Après une quinzaine d’essais, on a abouti à ce sablé kipferl alsacien à base de poudre de noisettes. Je fais attention à ce qu’il y ait de la mâche car c’est comme ça qu’on crée de l’émotion dans un gâteau. Il y a 10 % de beurre en plus que dans une pâte sucrée ordinaire, car qui dit beurre dit longueur en bouche. Je ne suis pas de cette catégorie de pâtissiers qui fait tout son marketing sur l’idée de désucrer. Et puis, l’ensemble reste léger : pour 2,5 centimètres de sablé, il doit y avoir 100 grammes de fraises. On met aussi de la crème fermière à base d’amandes amères, un voile fraise-framboise infusé à l’hibiscus. Et une sauce fraise légèrement citronnée à la rose.
Quitte à passer parfois pour un savant fou, j’essaie de ne rien faire par hasard. La recherche de goûts est millimétrée, le service aussi. Quand vous commandez ce gâteau au Royal Monceau, c’est un pâtissier qui sort de sa cuisine pour vous servir. Il vaporise le parfum Guerlain sur votre serviette, qu’il recommande de sentir avant et pendant la dégustation. S’il vous sent réceptif, il vous parlera de son travail, de la recette, des produits. L’explication n’intéressera peut-être pas 80 % des clients, mais dans les 20 % restants, elle en marquera certains.
Ce qui me passionne, ce n’est pas seulement de créer un dessert, mais d’offrir une expérience unique. Ici, j’aimerais que le client soit en connexion avec un pâtissier qui s’est levé à 4 heures du matin pour faire son gâteau, et qui arrive peut-être avec sa veste tachée. Je ne voulais pas venir au Royal Monceau et faire juste une pâtisserie technique, mais faire ressentir une partie de mon cœur, de mon âme, de mon histoire.
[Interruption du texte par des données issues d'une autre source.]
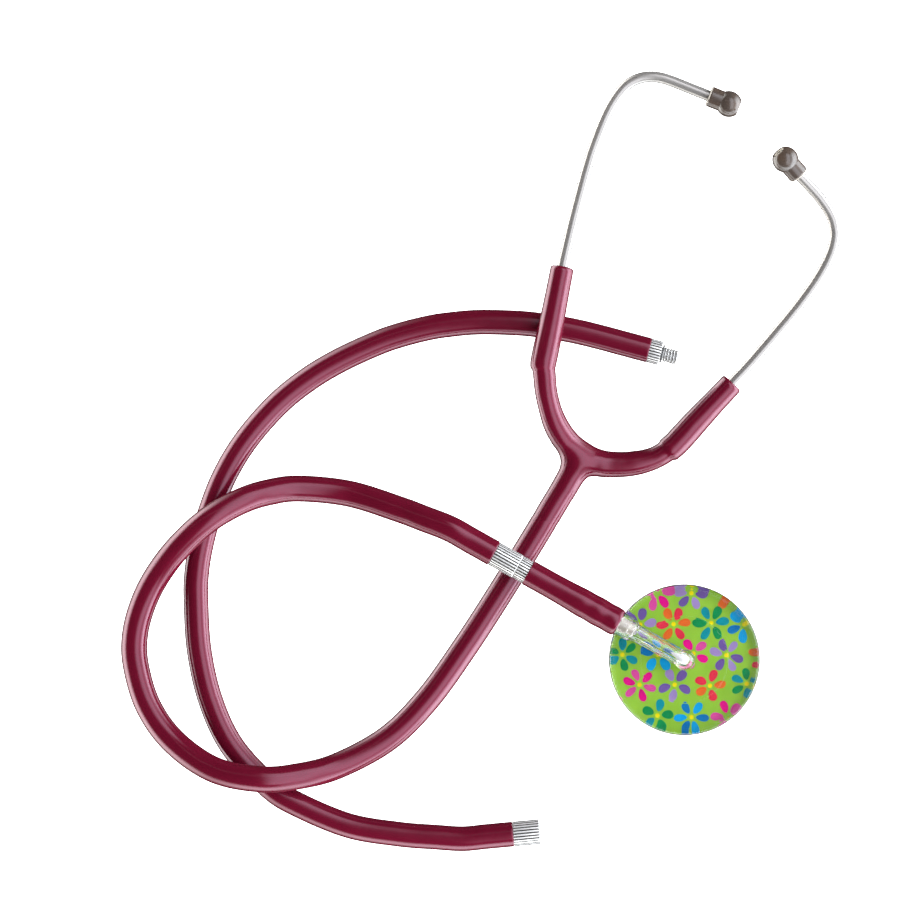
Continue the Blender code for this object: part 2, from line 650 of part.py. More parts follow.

La pâtisserie m’a sauvé la vie. J’ai grandi entre un foyer et une famille d’accueil. Ma mère était alcoolique, droguée et prostituée. J’ai fait plein de conneries, je suis passé par la délinquance et, à 15 ans, le juge des enfants m’a proposé une formation ou la prison. Je me suis dit : “Allez, pâtisserie !” Au foyer, j’ai cherché sur Internet “meilleur pâtissier au monde”, et le référencement m’a indiqué Pascal Caffet, à Troyes. Je me suis formé chez lui, puis j’ai travaillé avec Angelo Musa, chez M. Robuchon à Monaco. J’ai fait des concours, que j’ai remportés.
Ce qui me motive, aujourd’hui, c’est cette sécurité que la pâtisserie m’a donnée. Il y a dix ans, je me disais : soit je ferai des projets extraordinaires, soit je serai mort. Travailler, je ne fais que ça. Je vous mentirais en disant que tout ça me rend réellement heureux. Mais la pâtisserie, c’est ma drogue à moi. »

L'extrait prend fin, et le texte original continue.